For Descartes, mind and body consists of two different substances. Body consists of extended matter, but soul consists of unextended matter. However, they are connected in some activities such as sensation, emotions and perceptions. Thus the relationship between the mind and body is one of the interactions. Pineal gland is the point of interaction, because it is the only one which has no pairs. For instance, the images from the two eyes set up action in animal spirits, which stimulates pineal gland making an impression on it. Through mind, one would sense the impression. If the mind wishes to remember something, the pineal gland gets activated, set up animal in pores of brain to find out traces left by the objects or events encountered previously. Descartes' psychological interactionism served as a model for several modern psychological schools like psychoanalysis and functionalism.

Gotfried Leibnitz (1646-1716), a great mathematician, wrote in his Nouveaux Essais about psychological parallelism, which relates spirit or mind monads to body monads, an alternative theory to Descartes' interactionism. The monad is an element of all being and a point of force. It is indestructible, uncreatable and inimitable, but it is not static. For Leibnitz, world is an infinite pluralism of independent monads. A human individual is made up of many monads. Some monads have higher degree of consciousness and some have lower degree of consciousness (unconsciousness). Leibnitz called lower degree of consciousness as petiles perception (little perception). For example, the sound of single falling drop of water may be regarded as petiles perception. These monads will not interact. Each monad is self contained. Thus, mind monads and body monads are not usually related.

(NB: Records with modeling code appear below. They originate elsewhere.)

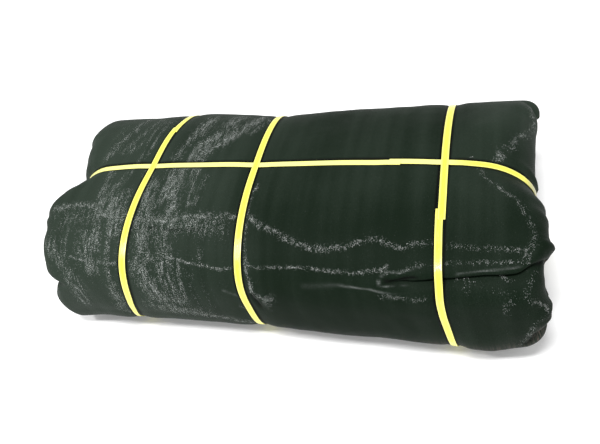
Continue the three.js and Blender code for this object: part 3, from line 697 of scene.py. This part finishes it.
for amount, slopes in PAINTED_LIGHT_PARTS:
    for axis, start, run in slopes:
        amount = amount * ease((points[..., axis] - start) / run)
    pale = pale + amount
painted_values["pale"] = pale

bpy.ops.object.select_all(action="DESELECT")
bpy.ops.mesh.primitive_grid_add(x_subdivisions=columns - 1, y_subdivisions=row_count - 1, size=1.0)
netting = bpy.context.object
netting.name = "netting_bale"
mesh = netting.data
shifted = points + (*FRAME_SHIFT, 0.0)
shifted[..., 2] = np.maximum(0.0, shifted[..., 2])
mesh.vertices.foreach_set("co", (shifted / MM_IN_METRE).ravel())
flat_places = np.stack([along, around], axis=-1).reshape(-1, 2) / MM_IN_METRE
corner = np.empty(len(mesh.loops), int)
mesh.loops.foreach_get("vertex_index", corner)
mesh.uv_layers.active.data.foreach_set("uv", flat_places[corner].ravel())
for name, values in painted_values.items():
    layer = mesh.attributes.new(name, "FLOAT", "POINT")
    layer.data.foreach_set("value", np.ascontiguousarray(values).ravel())
mesh.update()
bpy.ops.object.mode_set(mode="EDIT")
bpy.ops.mesh.select_all(action="SELECT")
bpy.ops.mesh.remove_doubles(threshold=WELD)
bpy.ops.mesh.normals_make_consistent(inside=False)
bpy.ops.object.mode_set(mode="OBJECT")
bpy.ops.object.shade_smooth()


def add_node(tree, kind, inputs=None, **settings):
    """A shader node with its settings, its inputs plain values or the outputs that feed them."""
    new_node = tree.nodes.new(kind)
    for key, value in settings.items():
        setattr(new_node, key, value)
    for key, value in (inputs or {}).items():
        if isinstance(value, bpy.types.NodeSocket):
            tree.links.new(value, new_node.inputs[key])
        else:
            new_node.inputs[key].default_value = value
    return new_node


def sum_of(tree, how, *values):
    return add_node(tree, "ShaderNodeMath", dict(enumerate(values)), operation=how).outputs[0]


def plus(tree, first, second):
    return sum_of(tree, "ADD", first, second)


def times(tree, first, second):
    return sum_of(tree, "MULTIPLY", first, second)


def greater(tree, first, second):
    return sum_of(tree, "MAXIMUM", first, second)


def steep(tree, value, low, high):
    """A value made 0 up to low and 1 from high on."""
    limits = {"Value": value, "From Min": low, "From Max": high}
    return add_node(tree, "ShaderNodeMapRange", limits, clamp=True).outputs[0]


def between(tree, share, low, high):
    return add_node(tree, "ShaderNodeMapRange", {"Value": share, "To Min": low, "To Max": high}).outputs[0]


def blend_colours(tree, share, first, second):
    mix = add_node(tree, "ShaderNodeMix", {"Factor": share}, data_type="RGBA")
    for socket, value in ((mix.inputs[6], first), (mix.inputs[7], second)):
        if isinstance(value, bpy.types.NodeSocket):
            tree.links.new(value, socket)
        else:
            socket.default_value = (*value, 1.0)
    return mix.outputs[2]


def painted(tree, name):
    return add_node(tree, "ShaderNodeAttribute", attribute_name=name).outputs["Fac"]


def stretched(tree, surface, scale):
    return add_node(tree, "ShaderNodeMapping", {"Vector": surface, "Scale": scale}).outputs[0]


def new_group(name, inputs, outputs):
    """A node group with its named inputs and outputs, and what its input node gives."""
    group = bpy.data.node_groups.new(name, "ShaderNodeTree")
    for socket, kind in inputs:
        group.interface.new_socket(socket, in_out="INPUT", socket_type=kind)
    for socket in outputs:
        group.interface.new_socket(socket, in_out="OUTPUT", socket_type="NodeSocketFloat")
    return group, add_node(group, "NodeGroupInput").outputs


# Uneven grain on both plastics: stretched grain, and the same grain steepened to streaks. It places the
# wear on the straps, and the tone, bumps and painted glints on the netting
NUMBER, PLACE = "NodeSocketFloat", "NodeSocketVector"
streaked_grain, given = new_group(
    "streaked_grain",
    (
        ("Surface", PLACE), ("Along", NUMBER), ("Round", NUMBER), ("Detail", NUMBER),
        ("Roughness", NUMBER), ("Start", NUMBER), ("Full", NUMBER),
    ),
    ("Grain", "Streaks"),
)
streak_scale = add_node(
    streaked_grain, "ShaderNodeCombineXYZ", {0: given["Along"], 1: given["Round"], 2: 1.0},
).outputs[0]
streak_grain = add_node(
    streaked_grain, "ShaderNodeTexNoise",
    {
        "Vector": stretched(streaked_grain, given["Surface"], streak_scale), "Scale": 1.0,
        "Detail": given["Detail"], "Roughness": given["Roughness"],
    },
    noise_dimensions="2D",
).outputs["Fac"]
streak_steep = steep(streaked_grain, streak_grain, given["Start"], given["Full"])
add_node(streaked_grain, "NodeGroupOutput", {"Grain": streak_grain, "Streaks": streak_steep})

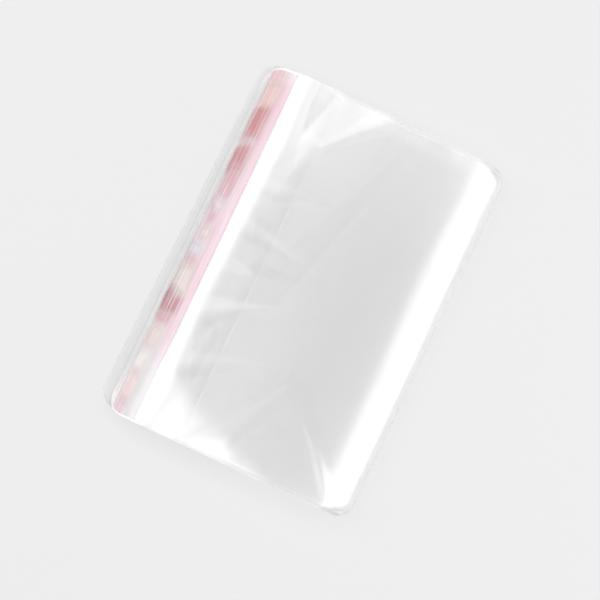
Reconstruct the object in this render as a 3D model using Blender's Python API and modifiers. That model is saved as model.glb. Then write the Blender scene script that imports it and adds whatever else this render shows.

They follow a parallel course (Parallelism). Leibnitz concepts of degree of consciousness and unconsciousness were the major source for Freud and Jung. It was not Freud, but Leibnitz, who used the term conscious first.

Benedict Spinoza (1632-1677), pointed out that mind and body could not be separated from each other. They are different aspects of same substances. As they are different aspects, bodily activities do not affect or cause changes in mental activities and mental activities do not affect bodily activities (Psychological double aspecticism).

Recent approaches denied the existence of mind. It is called Monism. The first support in modern period for monism was given by J.B.Watson.